Give back the entire listing verbatim.
= = =
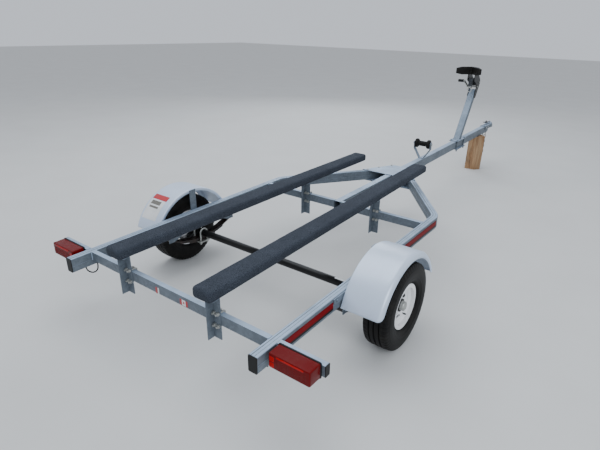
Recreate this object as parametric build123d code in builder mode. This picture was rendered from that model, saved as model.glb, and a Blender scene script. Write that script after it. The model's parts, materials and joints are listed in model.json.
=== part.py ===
from build123d import *
import math
import os

# A small galvanised boat trailer, in millimetres, standing on z = 0 with +Y towards the coupler
# and +Z up. Lengths along it are measured from the axle. The frame is drawn level and then
# raised at the nose about the wheel centres, because its tongue is propped on a split log.

os.makedirs("parts", exist_ok=True)

# Stance
NOSE_UP = 1.1                # degrees that the frame rises towards the coupler
TYRE_R = 230                 # under the trailer's own weight, so also the height of the wheel centres
TOP = 388                    # top of the rails, with the frame level
SEAT_GAP = 0.2               # slack between a rod and what it is clamped on
TRACK = 1580                 # between the middles of the tyres
TYRE_HALF = 72
RAIL_GAP = 66                # from a tyre's inner side to the rail's outer face

# Side rails: rectangular tube with a rolled groove along both side faces
RAIL_OUT = TRACK / 2 - TYRE_HALF - RAIL_GAP    # from the middle to a rail's outer face
RAIL_W = 44
RAIL_H = 76
RAIL_WALL = 3
RAIL_EDGE = 5
RAIL_REAR = -879             # rear end of the tube, before its cap
GROOVE_W = 8
GROOVE_D = 1.2
BEND_Y = 862                 # where the outer faces would meet, if the bend were sharp
BEND_ANGLE = 36
BEND_R = 150                 # radius of the outer face at the bend

# Crossbars and tongue
CROSS_D = 27
CROSS_H = 50
CROSS_WALL = 3
REAR_CROSS_Y = -766          # rear face of the rear crossbar
FRONT_CROSS_Y = 680          # rear face of the front crossbar
ARM_L = 223                  # from a rail's outer face out to the cap of the lamp arm
ARM_END = RAIL_OUT + ARM_L
TONGUE_W = 51
TONGUE_FRONT = 3960
CAP_T = 4
PLUG_T = 14
PLUG_GAP = 0.4

# Gusset plates over and under the meeting of the rails and the tongue
GUSSET_T = 5
GUSSET_REAR_Y = 1430
GUSSET_FRONT_Y = 1700
GUSSET_REAR_HALF = 232
GUSSET_FRONT_HALF = 84

# Bunks and their brackets
BUNK_W = 112
BUNK_T = 52
BUNK_TOP = 523
BUNK_REAR_Y = -831
BUNK_FRONT_Y = 1434
BUNK_REAR_X = 305
BUNK_FRONT_X = 258
BUNK_CORNER = 24
BUNK_EDGE = 16
BRACKET_W = 48               # flange on the crossbar, from the bunk's centre line to the right
BRACKET_D = 40               # leg that points to the rear
BRACKET_T = 4
REAR_BRACKET_LOW = 265
FRONT_BRACKET_LOW = 240
CLAMP_ROD = 10
CLAMP_NUT = 9
CLAMP_SPREAD = 22            # between the two clamps of one bracket
CLAMP_TAIL = 8               # thread past the nut
CLAMP_GAP = 0.3

# Axle, springs and what holds them
AXLE_R = 22
AXLE_SHORT = 52               # from the tyre's middle in to the end of the tube
SPINDLE_R = 13.5
BEARING_FIT = 0.05
LEAF_W = 45
LEAF_T = 8
LEAF_COUNT = 3
LEAF_LONG = 255              # half of the longest leaf
LEAF_STEP = 75               # how much each leaf falls short of the one above it
EYE_Z = 270
EYE_R = 17
EYE_BOLT_R = 7
SEAT_T = 6                   # spring seat under the axle
HANGER_WALL = 5
HANGER_SIDE_GAP = 0.5
HANGER_LENGTH = 150
HANGER_SHOULDER = 20
TIE_T = 8
TIE_W = 86
TIE_L = 84
U_ROD = 11
HEX_H = 8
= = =
• PROBLEM SOLUTION:
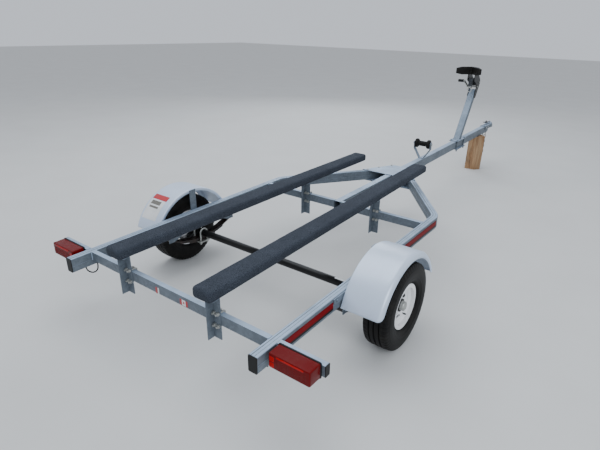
Recreate this object as parametric build123d code in builder mode. This picture was rendered from that model, saved as model.glb, and a Blender scene script. Write that script after it. The model's parts, materials and joints are listed in model.json.
=== part.py ===
from build123d import *
import math
import os

# A small galvanised boat trailer, in millimetres, standing on z = 0 with +Y towards the coupler
# and +Z up. Lengths along it are measured from the axle. The frame is drawn level and then
# raised at the nose about the wheel centres, because its tongue is propped on a split log.

os.makedirs("parts", exist_ok=True)

# Stance
NOSE_UP = 1.1                # degrees that the frame rises towards the coupler
TYRE_R = 230                 # under the trailer's own weight, so also the height of the wheel centres
TOP = 388                    # top of the rails, with the frame level
SEAT_GAP = 0.2               # slack between a rod and what it is clamped on
TRACK = 1580                 # between the middles of the tyres
TYRE_HALF = 72
RAIL_GAP = 66                # from a tyre's inner side to the rail's outer face

# Side rails: rectangular tube with a rolled groove along both side faces
RAIL_OUT = TRACK / 2 - TYRE_HALF - RAIL_GAP    # from the middle to a rail's outer face
RAIL_W = 44
RAIL_H = 76
RAIL_WALL = 3
RAIL_EDGE = 5
RAIL_REAR = -879             # rear end of the tube, before its cap
GROOVE_W = 8
GROOVE_D = 1.2
BEND_Y = 862                 # where the outer faces would meet, if the bend were sharp
BEND_ANGLE = 36
BEND_R = 150                 # radius of the outer face at the bend

# Crossbars and tongue
CROSS_D = 27
CROSS_H = 50
CROSS_WALL = 3
REAR_CROSS_Y = -766          # rear face of the rear crossbar
FRONT_CROSS_Y = 680          # rear face of the front crossbar
ARM_L = 223                  # from a rail's outer face out to the cap of the lamp arm
ARM_END = RAIL_OUT + ARM_L
TONGUE_W = 51
TONGUE_FRONT = 3960
CAP_T = 4
PLUG_T = 14
PLUG_GAP = 0.4

# Gusset plates over and under the meeting of the rails and the tongue
GUSSET_T = 5
GUSSET_REAR_Y = 1430
GUSSET_FRONT_Y = 1700
GUSSET_REAR_HALF = 232
GUSSET_FRONT_HALF = 84

# Bunks and their brackets
BUNK_W = 112
BUNK_T = 52
BUNK_TOP = 523
BUNK_REAR_Y = -831
BUNK_FRONT_Y = 1434
BUNK_REAR_X = 305
BUNK_FRONT_X = 258
BUNK_CORNER = 24
BUNK_EDGE = 16
BRACKET_W = 48               # flange on the crossbar, from the bunk's centre line to the right
BRACKET_D = 40               # leg that points to the rear
BRACKET_T = 4
REAR_BRACKET_LOW = 265
FRONT_BRACKET_LOW = 240
CLAMP_ROD = 10
CLAMP_NUT = 9
CLAMP_SPREAD = 22            # between the two clamps of one bracket
CLAMP_TAIL = 8               # thread past the nut
CLAMP_GAP = 0.3

# Axle, springs and what holds them
AXLE_R = 22
AXLE_SHORT = 52               # from the tyre's middle in to the end of the tube
SPINDLE_R = 13.5
BEARING_FIT = 0.05
LEAF_W = 45
LEAF_T = 8
LEAF_COUNT = 3
LEAF_LONG = 255              # half of the longest leaf
LEAF_STEP = 75               # how much each leaf falls short of the one above it
EYE_Z = 270
EYE_R = 17
EYE_BOLT_R = 7
SEAT_T = 6                   # spring seat under the axle
HANGER_WALL = 5
HANGER_SIDE_GAP = 0.5
HANGER_LENGTH = 150
HANGER_SHOULDER = 20
TIE_T = 8
TIE_W = 86
TIE_L = 84
U_ROD = 11
HEX_H = 8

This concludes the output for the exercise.